L’ansia cronica può essere collegata ad un aumento della velocità della progressione della malattia di Alzheimer da un livello lieve di deterioramento cognitivo. Lo dimostra un nuovo studio presentato all’incontro annuale della Radiological Society of North America (RSNA).
Il ruolo dell’ansia per quanto riguarda la progressione dell’Alzheimer non è ancora ben non compreso. E’ certo che l’ansia è stata osservata e la sua presenza è stata certificata in molti i pazienti con lieve deterioramento cognitivo, una condizione che è considerata come uno degli stadi primari, in termini temporali, dell’insorgenza dell’Alzheimer stesso.

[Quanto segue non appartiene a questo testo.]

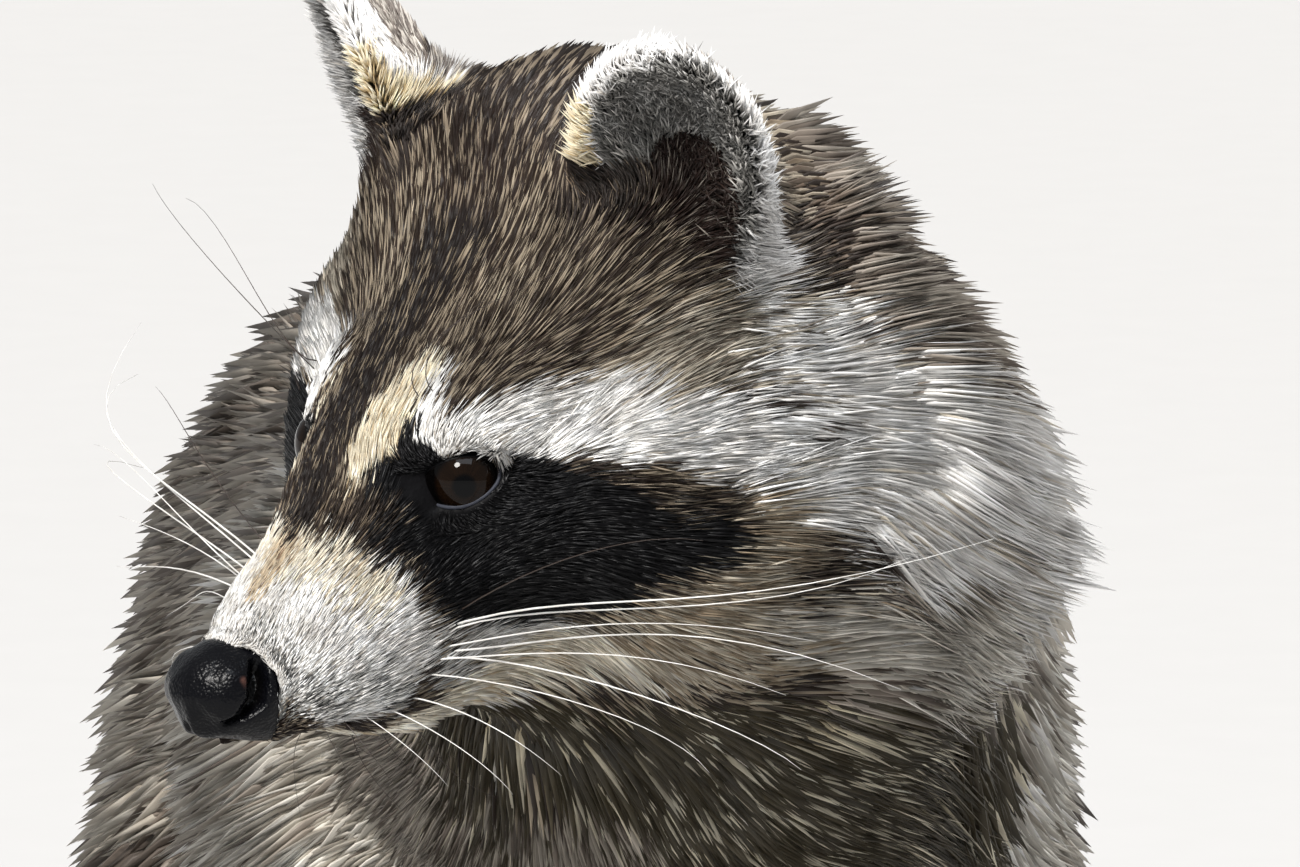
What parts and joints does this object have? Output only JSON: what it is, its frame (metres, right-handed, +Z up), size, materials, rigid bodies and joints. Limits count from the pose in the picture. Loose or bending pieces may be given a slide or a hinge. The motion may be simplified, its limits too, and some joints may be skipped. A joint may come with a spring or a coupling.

“Sappiamo che la perdita di volume in alcune aree del cervello è un fattore che predice la progressione verso la malattia di Alzheimer”. Lo spiega Maria Vittoria Spampinato, una professoressa di radiologia dell’Università Medica della Carolina del Sud (MUSC) a Charleston. “In questo studio, volevamo vedere se l’ansia avesse un effetto sulla struttura cerebrale, o se l’effetto dell’ansia fosse indipendente dalla struttura cerebrale nel favorire la progressione della malattia”.
Lo studio
I ricercatori hanno analizzato i dati di 339 pazienti con un’età media di 72 anni. Di questi pazienti, 72 hanno poi acquisito la malattia di Alzheimer. I dati riguardavano anche quelli ottenuti tramite risonanze magnetiche cerebrali grazie ai quali i ricercatori conoscevano i volumi dell’ippocampo e della corteccia entorinale.
Si tratta di due aree del cervello che hanno un ruolo fondamentale per la strutturazione dei ricordi. Inoltre, tra i dati, c’erano anche quelli relativi alla presenza dell’allele ApoE4. Questo è considerato un fattore di rischio genetico per l’Alzheimer. Infine c’erano anche dati riguardanti gli stati di ansia misurata tramite indagini cliniche.
I risultati
Come era prevedibile, quei pazienti che poi hanno acquisito la malattia di Alzheimer erano quelli che avevano volumi inferiori dell’ippocampo e della corteccia entorinale e maggiori livelli dell’allele ApoE4. Tuttavia gli stessi i ricercatori scoprivano anche che coloro che si erano poi ammalati di Alzheimer erano maggiormente caratterizzati dai sintomi dell’ansia.
“I pazienti con deficit cognitivo lieve con sintomi di ansia hanno sviluppato il morbo di Alzheimer più velocemente degli individui senza ansia, indipendentemente dal fatto che avessero un fattore di rischio genetico per il morbo di Alzheimer o la perdita di volume del cervello”. Lo afferma Jenny L. Ulber, una studentessa di medicina alla MUSC nonché prima autrice dello studio.
Screening in funzione dell’ansia
Ancora non si può stabilire, però, come spiega la stessa Spampinato, se l’ansia possa essere considerata un sintomo dell’Alzheimer oppure se al contrario l’ansia contribuisce al declino cognitivo che poi facilita l’insorgenza dell’Alzheimer stesso.
Se ulteriori studi in futuro dovessero dimostrare definitivamente che l’ansia contribuisce all’Alzheimer, gli screening che oggi si effettuano per determinare i livelli cognitivi, e quindi i rischi di Alzheimer nei pazienti più anziani, dovranno per forza di cose adeguarsi e considerare anche i disturbi d’ansia.
Ad oggi, invece, i soggetti più anziani vengono di solito sottoposti più regolarmente agli screening per la depressione ma studi come questo mostrano che dovrebbero essere valutati anche i disturbi tipici dell’ansia. Trattare quest’ultima, potrebbe voler dire rallentare anche il declino cognitivo e quindi l’insorgenza dell’Alzheimer.